#### DATASET RECORDS
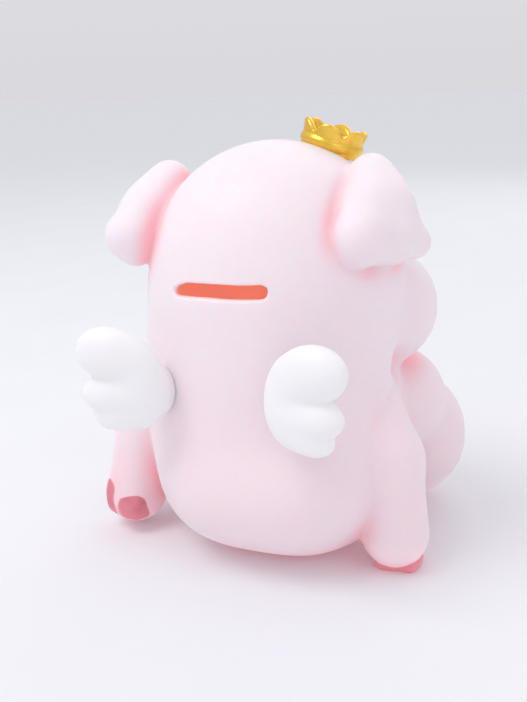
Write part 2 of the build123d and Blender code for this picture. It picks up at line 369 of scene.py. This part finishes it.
def crown_field(points):
    """In its own space Z runs up the crown from its base."""
    local = (points - np.array(CROWN_TOP)) @ CROWN_TURN
    height = local[..., 2] + CROWN_HEIGHT
    radius = length(local[..., :2])
    bearing = np.arctan2(local[..., 1], local[..., 0]) + math.radians(CROWN_PHASE)
    petal = np.abs(np.cos(PETALS / 2 * bearing))
    rise = np.clip(height, 0, WALL_FLARE_TOP) / CROWN_HEIGHT
    flare = WALL_FOOT_RADIUS + WALL_FLARE * rise ** WALL_FLARE_POWER + PETAL_BULGE * petal
    top = CROWN_HEIGHT - PETAL_DIP * (1 - petal) - PETAL_TIP_DROP
    across = np.abs(radius - flare) - WALL_HALF + WALL_ROUNDING
    above = height - top + WALL_ROUNDING
    wall = length(np.stack([np.maximum(across, 0), np.maximum(above, 0)], -1)) - WALL_ROUNDING
    wall = np.maximum(wall, -height - WALL_SINK)
    band = length(np.stack([radius - BAND_RADIUS, (height - BAND_Z) * BAND_SQUASH], -1)) - BAND_HALF
    floor = np.maximum(radius - FLOOR_RADIUS, np.abs(height - FLOOR_Z) - FLOOR_HALF)
    return np.minimum(np.minimum(wall, floor), band)


# ---- From a field to a mesh ----

def graded(low, high, step, fine=()):
    """Grid lines from low to high at the step, closer inside each fine (low, high, step) band."""
    lines = [low]
    while lines[-1] < high:
        closer = [band[2] for band in fine if band[0] <= lines[-1] < band[1]]
        lines.append(lines[-1] + min([step] + closer))
    return np.array(lines)


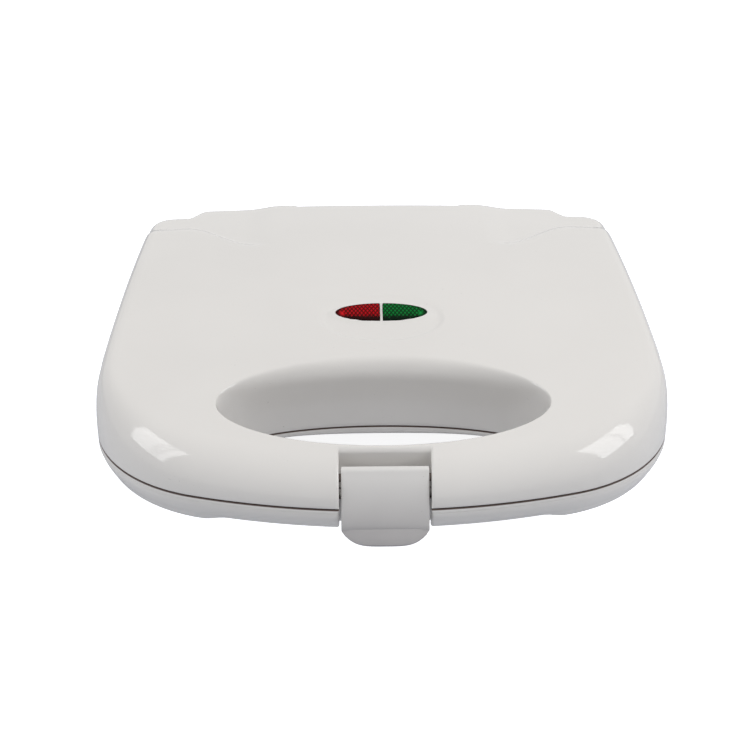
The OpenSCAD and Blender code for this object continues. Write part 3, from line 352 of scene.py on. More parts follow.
class Finish(Enum):
    """The finishes of the toaster."""

    # The shell gets painted shade in its seam, and the latch gets painted shade towards its bottom.
    SHELL = MouldedPlastic("shell_white_gloss", (0.745, 0.728, 0.708), seam_shade_z=0.042)
    LATCH = MouldedPlastic("latch_white_gloss", (0.70, 0.688, 0.675), 0.16, 0.06, painted_shade_z=(0.0362, 0.0520))
    FRAME = MouldedPlastic("frame_white_satin", (0.70, 0.69, 0.67), 0.38, 0.06, 0.00004)
    PLATE = NonStickCoating("non_stick_black", (0.016, 0.016, 0.018))
    HEATER = RolledMetal("heater_tube_steel", (0.30, 0.27, 0.25), 0.42, 0.45)
    SHEET = RolledMetal("aluminised_sheet", (0.62, 0.62, 0.62), 0.34, 0.1)
    FASTENER = RolledMetal("plated_steel", (0.60, 0.61, 0.63), 0.24)
    CERAMIC = SteatiteCeramic("steatite_ceramic", (0.78, 0.75, 0.68))
    THERMOSTAT = RolledMetal("thermostat_can", (0.20, 0.18, 0.17), 0.45, 0.2)
    SLEEVE = BraidedSleeve("wire_braid", (0.74, 0.70, 0.60))
    CONDUIT = BraidedSleeve("conduit_braid", (0.16, 0.16, 0.17), 0.0016)
    PIN = RolledMetal("dark_pin_steel", (0.16, 0.13, 0.12), 0.4)
    RUBBER = MouldedRubber("black_rubber", (0.022, 0.022, 0.024))
    RED = TintedLens("red_lens", (0.50, 0.002, 0.007), (0.012, 0.001, 0.001))
    GREEN = TintedLens("green_lens", (0.001, 0.19, 0.032), (0.001, 0.008, 0.003))
    LAMP = LampGlass("lamp_glass", (0.85, 0.62, 0.50))

    def made(self) -> Material:
        """The material of this finish, built once."""
        if self not in MADE:
            MADE[self] = self.value.shade(Graph(self.value.name))
        return MADE[self]


MADE: dict[Finish, Material] = {}


class Body(Enum):
    """The bodies of the toaster that a piece can ride on."""

    BASE = "base"
    LID = "lid"
    LATCH = "latch"


# ------------------------------------------------------------------ mesh helpers


def verts_of(geom: Iterable) -> list[BMVert]:
    """The vertices among what an operator gives back."""
    return [g for g in geom if isinstance(g, BMVert)]


def edges_of(geom: Iterable) -> list[BMEdge]:
    """The edges among what an operator gives back."""
    return [g for g in geom if isinstance(g, BMEdge)]


def move(bm: BMesh, matrix: Matrix) -> None:
    """Moves, turns or scales a whole mesh."""
    bmesh.ops.transform(bm, matrix=matrix, verts=bm.verts)


def face_up(bm: BMesh, sign: int = 1) -> None:
    """Makes the faces agree and turns them so that most look up, or down with sign -1."""
    bmesh.ops.recalc_face_normals(bm, faces=bm.faces)
    if sum(f.normal.z * f.calc_area() for f in bm.faces) * sign < 0:
        bmesh.ops.reverse_faces(bm, faces=bm.faces)


def round_edges(bm: BMesh, edges: Iterable, width: float, segments: int = 3) -> None:
    """Rounds edges with a circular bevel of this width."""
    bmesh.ops.bevel(bm, geom=list(edges), offset=width, offset_type="OFFSET", segments=segments,
                    profile=0.5, affect="EDGES", clamp_overlap=True, material=-1)


def sharp_edges(bm: BMesh, degrees: float = 40.0) -> list[BMEdge]:
    """The edges whose two faces meet at more than this angle."""
    return [e for e in bm.edges if len(e.link_faces) == 2 and e.calc_face_angle(0.0) > math.radians(degrees)]


def slice_faces(bm: BMesh, faces: list, co: Sequence[float], no: Sequence[float], **clear: bool) -> None:
    """Cuts some faces along a plane, and drops one side where clear says so."""
    geom = faces + list(dict.fromkeys(e for f in faces for e in f.edges)) \
        + list(dict.fromkeys(v for f in faces for v in f.verts))
    bmesh.ops.bisect_plane(bm, geom=geom, dist=1e-5, plane_co=co, plane_no=no, **clear)


def clip(bm: BMesh, co: Sequence[float], no: Sequence[float]) -> None:
    """Cuts a closed mesh along a plane, keeps the side that its normal points to and closes the cut."""
    cut = bmesh.ops.bisect_plane(bm, geom=bm.verts[:] + bm.edges[:] + bm.faces[:], plane_co=co, plane_no=no,
                                 clear_inner=True)
    bmesh.ops.edgeloop_fill(bm, edges=[e for e in edges_of(cut["geom_cut"]) if e.is_boundary])


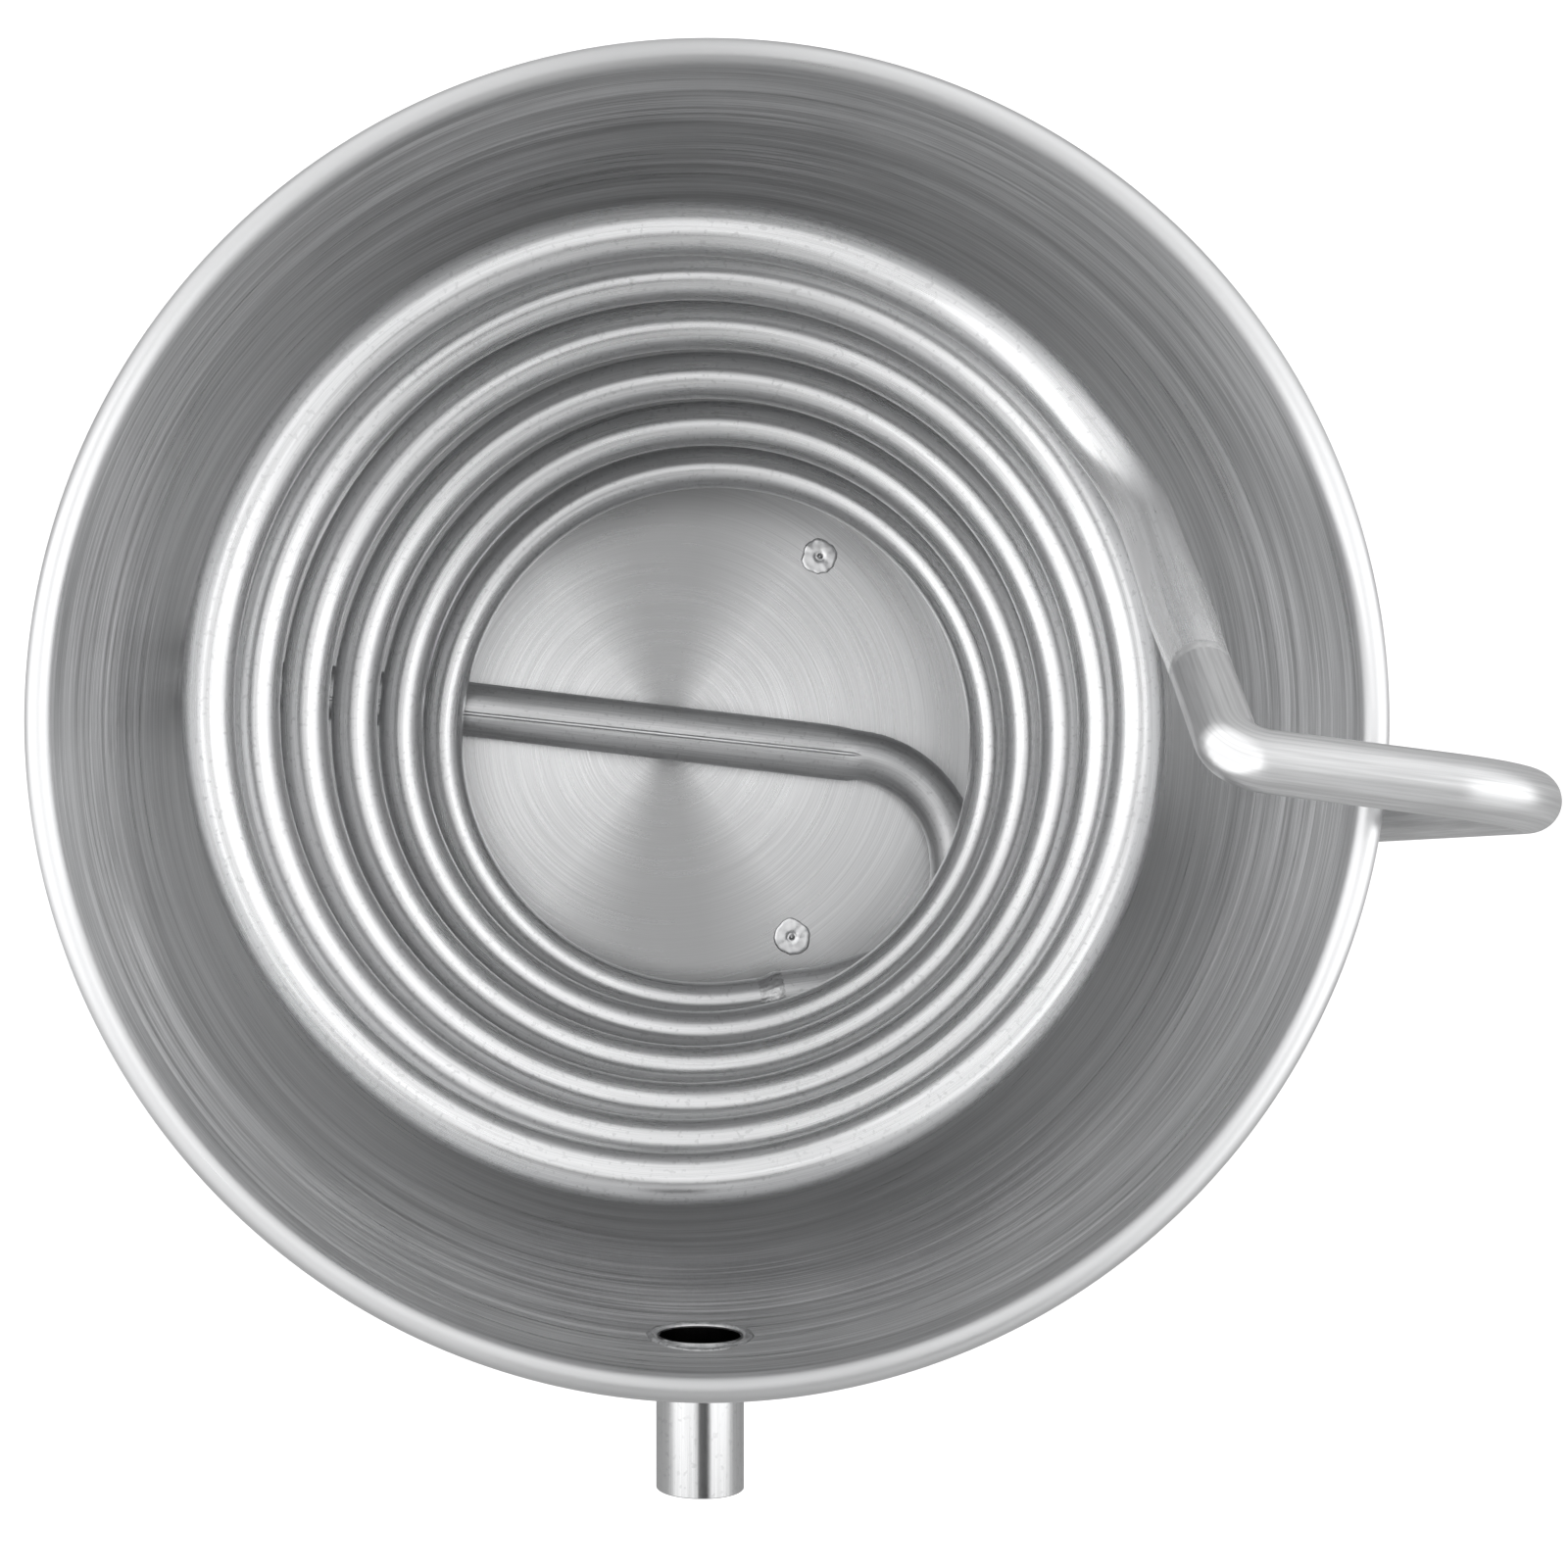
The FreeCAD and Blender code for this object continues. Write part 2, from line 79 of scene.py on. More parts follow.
class Ends(Enum):
    """How a rolled tube closes along its length."""

    LIPPED = "lipped"
    LOOPED = "looped"
    TAPERED = "tapered"


@dataclass(frozen=True)
class Layout:
    """Sizes that more than one sub-assembly needs, as the CAD part has them."""

    rim_radius: float = 118.0 * MM
    curl_radius: float = 2.45 * MM
    curl_end_deg: float = -115.0
    depth: float = 200.0 * MM
    taper: float = math.radians(3.0)
    sheet: float = 0.8 * MM
    corner_radius: float = 6.0 * MM
    foot_height: float = 15.0 * MM
    overflow_below_rim: float = 27.5 * MM
    outlet_above_floor: float = 9.0 * MM
    outlet_azimuth_deg: float = 173.25
    outlet_offset: float = 0.8 * MM
    coil_tube_radius: float = 5.0 * MM
    outlet_radius: float = 6.0 * MM
    overflow_radius: float = 8.0 * MM

    @property
    def floor_z(self) -> float:
        """Height of the floor's upper face."""
        return self.foot_height + self.sheet

    @property
    def rim_z(self) -> float:
        """Height of the rim's top."""
        return self.floor_z + self.depth

    @property
    def outlet_z(self) -> float:
        """Height of the outlet tube's centre line."""
        return self.floor_z + self.outlet_above_floor

    @property
    def overflow_z(self) -> float:
        """Height of the overflow tube's centre line."""
        return self.rim_z - self.overflow_below_rim

    @property
    def curl_centre(self) -> Pair:
        """Radius and height of the middle of the rim's curl."""
        return self.rim_radius - self.curl_radius, self.rim_z - self.curl_radius

    def wall_radius(self, z: float, outset: float = 0.0) -> float:
        """Radius of the wall's inner face at a height.

        Args:
            z: the height.
            outset: how far outside the inner face the wanted face lies.

        Returns:
            The distance from the bucket's axis.
        """
        touch_radius = self.curl_centre[0] - self.curl_radius * math.cos(self.taper)
        touch_z = self.curl_centre[1] + self.curl_radius * math.sin(self.taper)
        lean = (touch_z - z) * math.tan(self.taper)
        return touch_radius - lean + outset / math.cos(self.taper)

    @property
    def outlet_direction(self) -> Vector:
        """Direction of the outlet tube from the floor's middle to the wall."""
        return polar(1.0, self.outlet_azimuth_deg)

    @property
    def outlet_foot(self) -> Vector:
        """Point of the outlet tube's centre line nearest to the bucket's axis."""
        side = polar(1.0, self.outlet_azimuth_deg - 90)
        return side * self.outlet_offset + Vector((0, 0, self.outlet_z))


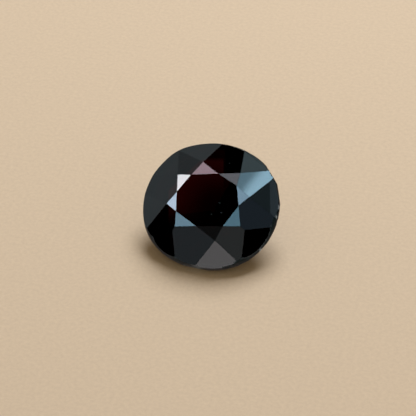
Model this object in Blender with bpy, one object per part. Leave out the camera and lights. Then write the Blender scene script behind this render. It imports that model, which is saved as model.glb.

#### AIM
Everything from the first line above through the line that contains "finishes of the" should be duplicated exactly, please, and nothing beyond it.

#### SOLVED EXERCISE
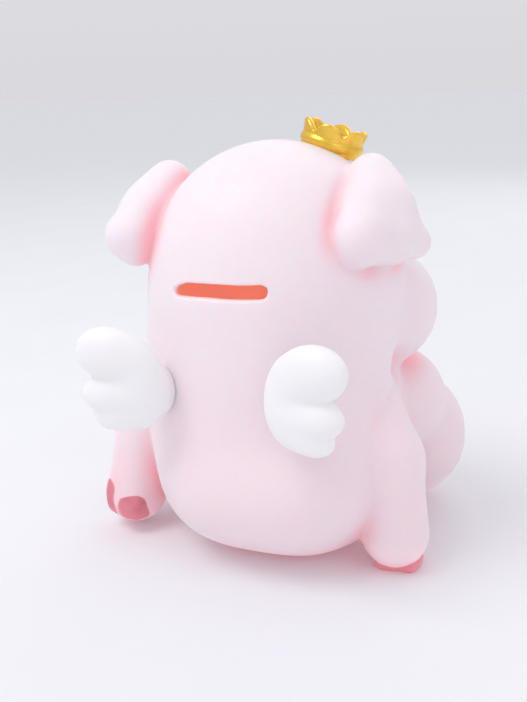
Write part 2 of the build123d and Blender code for this picture. It picks up at line 369 of scene.py. This part finishes it.
def crown_field(points):
    """In its own space Z runs up the crown from its base."""
    local = (points - np.array(CROWN_TOP)) @ CROWN_TURN
    height = local[..., 2] + CROWN_HEIGHT
    radius = length(local[..., :2])
    bearing = np.arctan2(local[..., 1], local[..., 0]) + math.radians(CROWN_PHASE)
    petal = np.abs(np.cos(PETALS / 2 * bearing))
    rise = np.clip(height, 0, WALL_FLARE_TOP) / CROWN_HEIGHT
    flare = WALL_FOOT_RADIUS + WALL_FLARE * rise ** WALL_FLARE_POWER + PETAL_BULGE * petal
    top = CROWN_HEIGHT - PETAL_DIP * (1 - petal) - PETAL_TIP_DROP
    across = np.abs(radius - flare) - WALL_HALF + WALL_ROUNDING
    above = height - top + WALL_ROUNDING
    wall = length(np.stack([np.maximum(across, 0), np.maximum(above, 0)], -1)) - WALL_ROUNDING
    wall = np.maximum(wall, -height - WALL_SINK)
    band = length(np.stack([radius - BAND_RADIUS, (height - BAND_Z) * BAND_SQUASH], -1)) - BAND_HALF
    floor = np.maximum(radius - FLOOR_RADIUS, np.abs(height - FLOOR_Z) - FLOOR_HALF)
    return np.minimum(np.minimum(wall, floor), band)


# ---- From a field to a mesh ----

def graded(low, high, step, fine=()):
    """Grid lines from low to high at the step, closer inside each fine (low, high, step) band."""
    lines = [low]
    while lines[-1] < high:
        closer = [band[2] for band in fine if band[0] <= lines[-1] < band[1]]
        lines.append(lines[-1] + min([step] + closer))
    return np.array(lines)


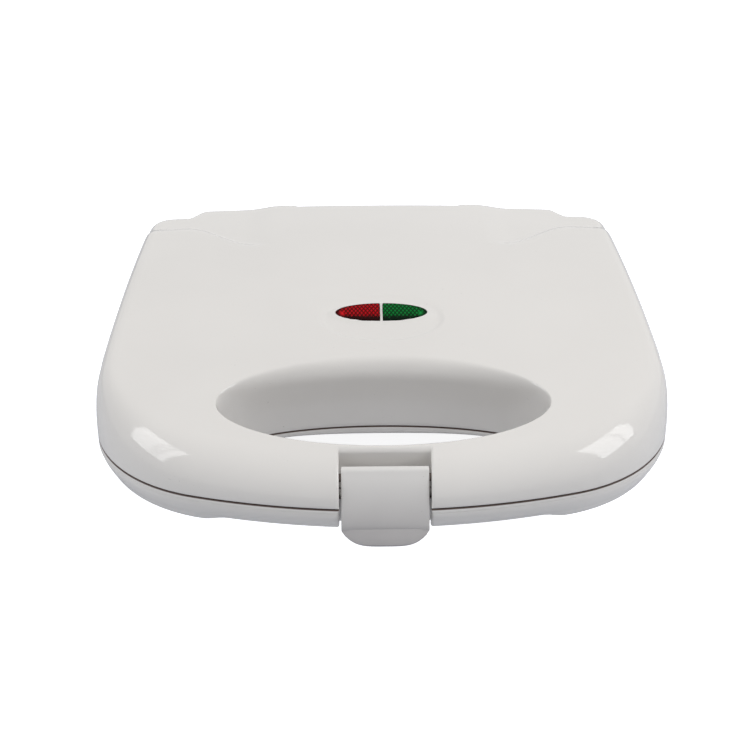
The OpenSCAD and Blender code for this object continues. Write part 3, from line 352 of scene.py on. More parts follow.
class Finish(Enum):
    """The finishes of the toaster."""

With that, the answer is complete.